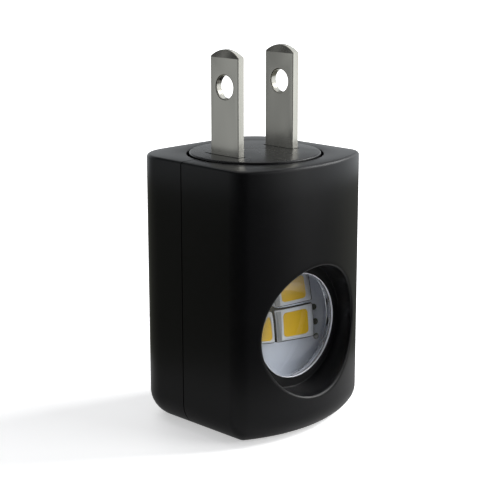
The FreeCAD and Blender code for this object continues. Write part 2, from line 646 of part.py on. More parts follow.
def smoothing_capacitor():
    """A round can with a crimped neck, lying against the driver board."""
    y = DRIVER_BACK + CAN_RADIUS
    neck = CAN_RADIUS - CAN_CRIMP_DEPTH
    crimp = CAN_CRIMP_HEIGHT
    chip_foot = CHIP_Z - CHIP_SIZE[2] / 2 - PIN_LENGTH
    top = chip_foot - CAN_TOP_GAP - CAN_BOTTOM
    lip = CAN_PLUG_HEIGHT
    profile = [(0, 0), (CAN_RADIUS, 0), (CAN_RADIUS, crimp - lip), (neck, crimp), (CAN_RADIUS, crimp + lip),
               (CAN_RADIUS, top - lip), (CAN_RADIUS - lip, top), (0, top)]
    wire = Part.makePolygon([point(CAN_X + r, y, CAN_BOTTOM + z) for r, z in profile + profile[:1]])
    return Part.Face(wire).revolve(point(CAN_X, y, 0), Z_AXIS, 360)


def chip_with_pins(size, x, z, pins):
    """A moulded chip on the driver board with a row of flat pins above and below."""
    width, depth, height = size
    case = face_box(x, DRIVER_BACK, z, width, depth, height)
    case = case.makeChamfer(depth * CHIP_CHAMFER_SHARE, [edge for edge in edges_along(case, X_AXIS)
                                        if edge.BoundBox.YMin > DRIVER_BACK + depth / 2])
    pitch = width / pins
    feet = []
    for number in range(pins):
        pin_x = x + (number - (pins - 1) / 2) * pitch
        feet.append(face_box(pin_x, DRIVER_BACK, z, PIN_WIDTH, PIN_THICKNESS, height + 2 * PIN_LENGTH))
    return case.fuse(feet).removeSplitter()


def resistor(radius, length, x, z):
    """A round resistor with swollen ends, standing off the driver board on its two legs."""
    y = DRIVER_BACK + RESISTOR_STAND + radius
    waist = radius * RESISTOR_WAIST
    cap = length * RESISTOR_CAP
    half = length / 2
    lead = RESISTOR_LEAD_RADIUS
    reach = half + RESISTOR_LEAD_REACH
    profile = [(-reach, 0), (-reach, lead), (-half, lead), (-half, radius), (cap - half, radius),
               (cap - half + radius - waist, waist), (half - cap - radius + waist, waist),
               (half - cap, radius), (half, radius), (half, lead), (reach, lead), (reach, 0)]
    wire = Part.makePolygon([point(x + along, y + out, z) for along, out in profile + profile[:1]])
    body = Part.Face(wire).revolve(point(x, y, z), X_AXIS, 360)
    legs = [window_cylinder(lead, DRIVER_BACK, y + lead, x + side * (reach - lead), z) for side in (-1, 1)]
    return body.fuse(legs).removeSplitter()


def mains_lead(x):
    """A lead from the underside of the contact deck to the driver board."""
    route = [point(x, LEAD_Y, DECK_UNDERSIDE), point(x, LEAD_Y, LEAD_BOARD_Z),
             point(x, DRIVER_BACK, LEAD_BOARD_Z)]
    return lead_wire(route, LEAD_RADIUS, LEAD_BEND_RADIUS)


def link_pins():
    """The two straight pins that join the light board to the driver board."""
    return Part.makeCompound([
        window_cylinder(LINK_PIN_RADIUS, LED_BOARD_BACK, DRIVER_BOARD_FRONT, x, LINK_PIN_Z)
        for x in (-LINK_PIN_X, LINK_PIN_X)])


def build_parts():
    body = shell_body()
    parts = {
        "front_shell": front_shell(body),
        "rear_shell": rear_shell(body),
        "plug_disc": plug_disc(),
        "blade_left": blade(-1),
        "blade_right": blade(1),
        "blade_clamp": blade_clamp(),
        "clamp_screws": clamp_screws(),
        "outer_contact": outer_contact(),
        "centre_contact": centre_contact(),
        "contact_deck": contact_deck(),
        "outer_wiper": outer_wiper(),
        "centre_wiper": wiper(0, CENTRE_WIPER_WIDTH),
        "lens": lens(),
        "lens_barrel": lens_barrel(),
        "led_board": led_board(),
        "driver_board": board(DRIVER_BOARD_FRONT, DRIVER_BOARD_THICKNESS),
        "film_capacitor": film_capacitor(),
        "smoothing_capacitor": smoothing_capacitor(),
        "bridge_rectifier": chip_with_pins(BRIDGE_SIZE, FILM_CAP_X, BOARD_TOP - BRIDGE_DROP, 2),
        "driver_chip": chip_with_pins(CHIP_SIZE, CAN_X, CHIP_Z, 4),
        "fusible_resistor": resistor(FUSIBLE_RADIUS, FUSIBLE_LENGTH, FILM_CAP_X, FUSIBLE_Z),
        "bleed_resistor": resistor(BLEED_RADIUS, BLEED_LENGTH, BLEED_X, BOARD_TOP - BLEED_DROP),
        "live_lead": mains_lead(-(OUTER_CONTACT_RADIUS + OUTER_CONTACT_BORE) / 2),
        "neutral_lead": mains_lead(BLADE_SPACING / 2),
        "link_pins": link_pins(),
    }
    for number, (x, z) in enumerate(led_places(), start=1):
        parts["led_package_%d" % number] = led_package(x, z)
        parts["led_phosphor_%d" % number] = phosphor_fill(x, z)
    return parts


os.makedirs("parts", exist_ok=True)
for name, shape in build_parts().items():
    shape.exportStep("parts/%s.step" % name)
    print(name, len(shape.Solids), "solids, valid", shape.isValid(), "volume", round(shape.Volume, 2))
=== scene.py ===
import logging
import math
from dataclasses import dataclass, field
from enum import Enum

import bmesh
import bpy
import numpy as np
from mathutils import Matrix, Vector
from mathutils.geometry import delaunay_2d_cdt


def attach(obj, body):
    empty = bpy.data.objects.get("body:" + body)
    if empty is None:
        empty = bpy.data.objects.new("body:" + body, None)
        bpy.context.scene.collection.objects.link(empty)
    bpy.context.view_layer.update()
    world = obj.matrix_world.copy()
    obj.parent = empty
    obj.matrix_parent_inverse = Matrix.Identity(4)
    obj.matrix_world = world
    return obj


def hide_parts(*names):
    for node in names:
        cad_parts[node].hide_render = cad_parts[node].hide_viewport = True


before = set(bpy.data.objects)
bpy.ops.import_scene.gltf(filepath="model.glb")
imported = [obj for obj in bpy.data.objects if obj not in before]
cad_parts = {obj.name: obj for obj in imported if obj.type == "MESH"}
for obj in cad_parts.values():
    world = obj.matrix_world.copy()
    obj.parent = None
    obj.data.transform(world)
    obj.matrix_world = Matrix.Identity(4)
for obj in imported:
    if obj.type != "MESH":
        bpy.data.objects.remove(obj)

LOG = logging.getLogger("night_light")
MM = 0.001
LENS_Z = 17.6
BOARD_Y = -1.9
ROUND_COLUMNS = 192
TUBE_COLUMNS = 160

Pair = tuple[float, float]
Triple = tuple[float, float, float]


class Body(Enum):
    """The two rigid bodies of the object."""

    HOUSING = "housing"
    PLUG = "plug"


class Half(Enum):
    """The two moulded shells, by the direction along Y in which each one lies."""

    FRONT = -1
    REAR = 1


def to_linear(code: str) -> tuple[float, float, float, float]:
    """Turns an sRGB colour into linear light.

    Args:
        code: the colour as six hexadecimal digits after a hash.
    Returns:
        Linear red, green, blue and a full alpha.
    """
    values = [int(code[place:place + 2], 16) / 255 for place in (1, 3, 5)]
    return (*[v / 12.92 if v <= 0.04045 else ((v + 0.055) / 1.055) ** 2.4 for v in values], 1.0)


def add_node(tree: bpy.types.NodeTree, kind: str, links: dict | None = None,
             **settings: object) -> bpy.types.Node:
    """Adds one shader node.

    Args:
        tree: the node tree to add to.
        kind: the node's type name after ShaderNode.
        links: socket name or number to a value, or to an output socket to link from.
        settings: the node's own properties.
    Returns:
        The new node.
    """
    node = tree.nodes.new("ShaderNode" + kind)
    for key, value in settings.items():
        setattr(node, key, value)
    for key, value in (links or {}).items():
        if isinstance(value, bpy.types.NodeSocket):
            tree.links.new(value, node.inputs[key])
        else:
            node.inputs[key].default_value = value
    return node


def new_material(name: str) -> tuple[bpy.types.Material, bpy.types.NodeTree]:
    """Makes an empty node material.

    Args:
        name: the material's name.
    Returns:
        The material and its node tree.
    """
    material = bpy.data.materials.new(name)
    material.use_nodes = True
    material.node_tree.nodes.clear()
    return material, material.node_tree


@dataclass(frozen=True)
class Finish:
    """A surface with two close colours, an uneven gloss and a fine grain, in real millimetres.

    A real mould or rolling grain of 0.02 to 0.05 mm is too fine to show in the render, so the grain is drawn
    0.08 to 0.3 mm wide.
    """

    name: str
    slot: str
    colour: str
    second: str
    roughness: float
    uneven: float = 0.06
    metallic: float = 0.0
    specular: float = 0.5
    coat: float = 0.0
    coat_roughness: float = 0.1
    patch_mm: float = 3.0
    patch_detail: Pair = (4.0, 0.6)
    patch_range: Pair = (0.3, 0.7)
    grain_mm: float = 0.12
    grain_detail: Pair = (3.0, 0.65)
    grain_height_mm: float = 0.004
    stretch: Triple = (1.0, 1.0, 1.0)

    def build(self) -> bpy.types.Material:
        """Builds the material.

        Patches of noise mix the two colours and move the roughness, and a finer noise gives the bump.

        Returns:
            The material, which reads Object coordinates.
        """
        material, tree = new_material(self.name)
        place = add_node(tree, "TexCoord").outputs["Object"]
        place = add_node(tree, "Mapping", {"Vector": place, "Scale": self.stretch}).outputs["Vector"]
        patch, grain = (
            add_node(tree, "TexNoise", {"Vector": place, "Scale": 1 / (size * MM), "Detail": detail[0],
                                        "Roughness": detail[1]}).outputs["Fac"]
            for size, detail in ((self.patch_mm, self.patch_detail), (self.grain_mm, self.grain_detail)))
        colour = add_node(tree, "MixRGB", {"Fac": patch, "Color1": to_linear(self.colour),
                                           "Color2": to_linear(self.second)})
        gloss = add_node(tree, "MapRange", {"Value": patch, "From Min": self.patch_range[0],
                                            "From Max": self.patch_range[1],
                                            "To Min": self.roughness - self.uneven,
                                            "To Max": self.roughness + self.uneven})
        bump = add_node(tree, "Bump", {"Height": grain, "Strength": 1.0,
                                       "Distance": self.grain_height_mm * MM})
        shader = add_node(tree, "BsdfPrincipled", {
            "Base Color": colour.outputs["Color"], "Roughness": gloss.outputs["Result"],
            "Normal": bump.outputs["Normal"], "Metallic": self.metallic, "Specular IOR Level": self.specular,
            "Coat Weight": self.coat, "Coat Roughness": self.coat_roughness})
        add_node(tree, "OutputMaterial", {"Surface": shader.outputs["BSDF"]})
        return material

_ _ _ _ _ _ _

• **Written problem**: In the listing above, reproduce the first line and each one after it through the line that contains "return case.fuse(feet).removeSplitter()".

• **The completed task**:
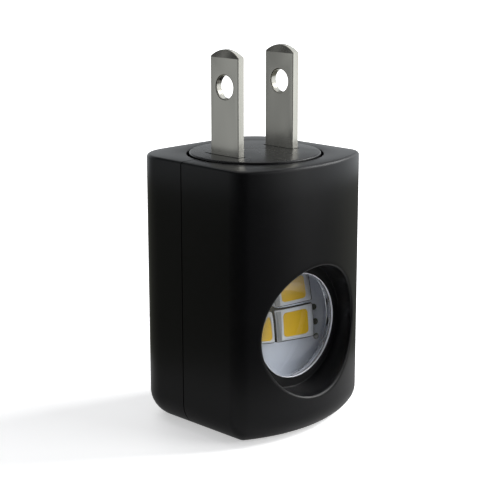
The FreeCAD and Blender code for this object continues. Write part 2, from line 646 of part.py on. More parts follow.
def smoothing_capacitor():
    """A round can with a crimped neck, lying against the driver board."""
    y = DRIVER_BACK + CAN_RADIUS
    neck = CAN_RADIUS - CAN_CRIMP_DEPTH
    crimp = CAN_CRIMP_HEIGHT
    chip_foot = CHIP_Z - CHIP_SIZE[2] / 2 - PIN_LENGTH
    top = chip_foot - CAN_TOP_GAP - CAN_BOTTOM
    lip = CAN_PLUG_HEIGHT
    profile = [(0, 0), (CAN_RADIUS, 0), (CAN_RADIUS, crimp - lip), (neck, crimp), (CAN_RADIUS, crimp + lip),
               (CAN_RADIUS, top - lip), (CAN_RADIUS - lip, top), (0, top)]
    wire = Part.makePolygon([point(CAN_X + r, y, CAN_BOTTOM + z) for r, z in profile + profile[:1]])
    return Part.Face(wire).revolve(point(CAN_X, y, 0), Z_AXIS, 360)


def chip_with_pins(size, x, z, pins):
    """A moulded chip on the driver board with a row of flat pins above and below."""
    width, depth, height = size
    case = face_box(x, DRIVER_BACK, z, width, depth, height)
    case = case.makeChamfer(depth * CHIP_CHAMFER_SHARE, [edge for edge in edges_along(case, X_AXIS)
                                        if edge.BoundBox.YMin > DRIVER_BACK + depth / 2])
    pitch = width / pins
    feet = []
    for number in range(pins):
        pin_x = x + (number - (pins - 1) / 2) * pitch
        feet.append(face_box(pin_x, DRIVER_BACK, z, PIN_WIDTH, PIN_THICKNESS, height + 2 * PIN_LENGTH))
    return case.fuse(feet).removeSplitter()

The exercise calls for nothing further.